→ **Problem statement**
Track down the lines that contain "materials" and copy them.
----
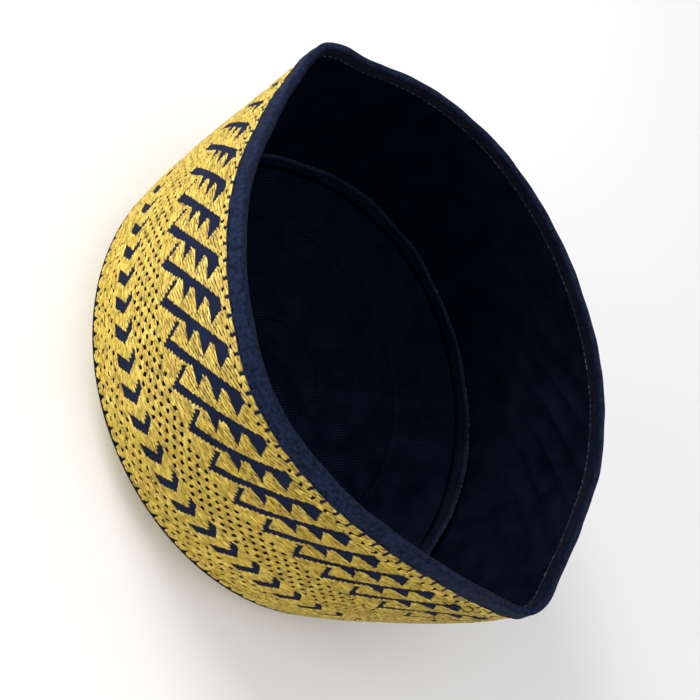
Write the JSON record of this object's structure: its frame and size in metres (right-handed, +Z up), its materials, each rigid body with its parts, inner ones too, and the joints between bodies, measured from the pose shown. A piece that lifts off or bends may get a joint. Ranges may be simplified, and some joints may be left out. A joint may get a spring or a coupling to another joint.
{
  "type": "kufi",
  "caption": "Brimless round cap with a stiff embroidered wall, a flat crown, a dark lining and a tape-bound rim with two fold points.",
  "frame": {"origin": "on the surface that the cap rests on, below the middle of its outline", "axes": "+Z up out of the mouth, X between the two fold points of the rim, Y across the mouth with the near side of the picture at -Y"},
  "size_m": [0.208, 0.1878, 0.0915],
  "materials": {
    "crown": "satin gold thread embroidered on navy cloth",
    "crown_lining": "matt ribbed navy lining cloth",
    "band": "satin gold thread embroidered on navy cloth",
    "band_lining": "matt navy twill lining cloth",
    "rim_binding": "matt navy bias tape",
    "crown_seam": "matt navy binding cloth"
  },
  "bodies": {
    "root": {"crown": "crown", "crown_lining": "crown_lining", "band": "band", "band_lining": "band_lining", "rim_binding": "rim_binding", "crown_seam": "crown_seam"}
  },
  "joints": []
}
----
→ **Result below**
Write the JSON record of this object's structure: its frame and size in metres (right-handed, +Z up), its materials, each rigid body with its parts, inner ones too, and the joints between bodies, measured from the pose shown. A piece that lifts off or bends may get a joint. Ranges may be simplified, and some joints may be left out. A joint may get a spring or a coupling to another joint.
  "materials": {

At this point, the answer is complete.